Monee: Growing fast, but exposed to the cycle
Sea’s fintech arm, Monee, saw its loan book balloon 90% year-on-year to US$6.9B, while non-performing loans (NPLs) stayed flat at 1%. The stable NPL ratio suggests that Sea is managing risk well, likely due to its unique position within the broader Sea ecosystem. By tracking user behaviour on Shopee – what they buy, how often, payment patterns – Monee can extend credit with precision competitors can’t match. That’s not something you can replicate with a bigger ad budget.

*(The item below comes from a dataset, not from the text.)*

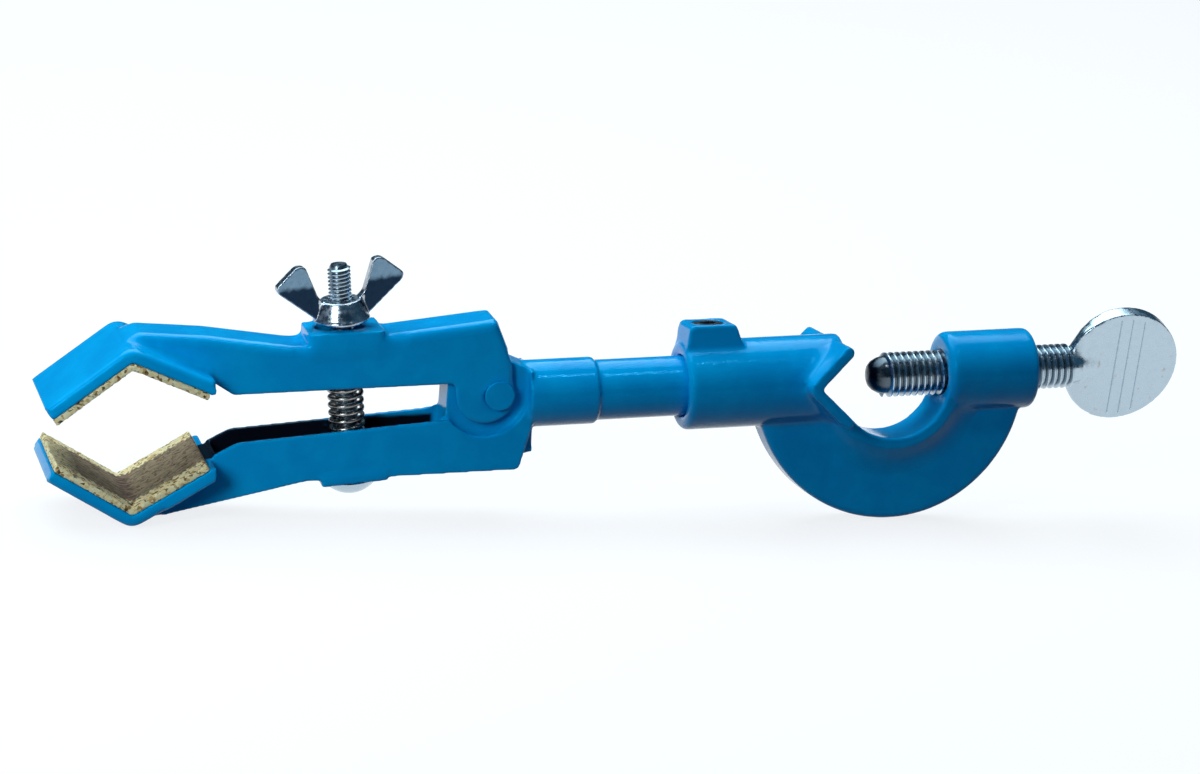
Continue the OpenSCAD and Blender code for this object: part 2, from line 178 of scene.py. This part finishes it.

That said, lending in emerging markets comes with built-in volatility. When times are good, the numbers look fantastic. But downturns in places like Indonesia or Vietnam can hit harder than expected. Right now, credit quality looks pristine, but the test hasn’t come yet.
Garena: Rebound, but still a one-game story
Gaming bookings climbed 23.2% year-on-year to US$661M, with management now forecasting 30%+ bookings growth for the year. Free Fire remains an evergreen franchise, and as long as it stays culturally relevant, it buys the company time and optionality elsewhere.
But let’s be honest: Garena is still a single-title business. Unlike Tencent or NetEase, which run portfolios of blockbusters, Garena has yet to prove it can replicate Free Fire’s success. Any regulatory ban (like in India) or sudden gamer shift could take a big bite out of revenue. The rebound is real, but the structural fragility remains.
The shift in playbook
A year ago, Forrest Li was all about “self-sufficiency” – halting experiments, cutting headcount, shoring up the balance sheet.
Now? The tone has changed.
Management is talking about selective offense. Brazil is the prime example: same-day delivery, better logistics, more branded goods. It’s not reckless expansion – it’s choosing markets where the playbook is already proven and margin accretive.
That’s the difference between chasing GMV for bragging rights and trying to build a durable profit engine. The challenge is discipline: selective offense can very easily slide back into old “growth at all costs” habits if management gets carried away.
The risks you can’t ignore
While Q2 paints a picture of stabilization, there are still real risks on the table:
- Shopee’s scalability: The GMV growth and margin improvement are impressive, but the competitive threat from TikTok and Temu is alive and well. If subsidies return, profitability will be under pressure.
- Free Fire dependency: Garena’s rebound is welcome, but it’s still a one-game story. No new hit means concentration risk stays high.
- Currency translation: A stronger USD can blunt growth. Even 20% revenue growth in rupiah may look like 10% once translated, making Sea’s results look weaker than they are on the ground.
- Monee’s loan book: Right now defaults are low, but emerging market lending is cyclical and unforgiving. A downturn or regulatory squeeze could flip the story quickly.
The fifth perspective
This was a good quarter. Better than good, even. Shopee proved it can make money, Garena showed it still matters, and Monee kept scaling. But the real story isn’t the 20% rally. It’s whether Sea can string together quarter after quarter of disciplined, profitable growth.
If you’re holding Sea, or thinking of getting in, the levers to watch are simple:
- Shopee’s take-rate trend: Are margins real, or subsidy-driven?
- Monee’s NPL ratio: Credit cycles don’t stay this calm forever.
- Garena’s bookings: Free Fire’s resilience buys time, but it’s still a single-title bet. Can they develop a new gaming blockbuster?
Sea is showing hints it can mature beyond a “growth story” stock. But one strong quarter doesn’t erase the structural questions: a reliance on subsidies to defend market share, exposure to credit cycles, and the overhang of a fading game franchise.
The proof won’t come from a single earnings beat. It’ll come from whether Sea can sustain profit discipline when growth slows, competition intensifies, and consumer cycles turn. Until then, the stock is less a victory lap, and more a test of resilience in progress.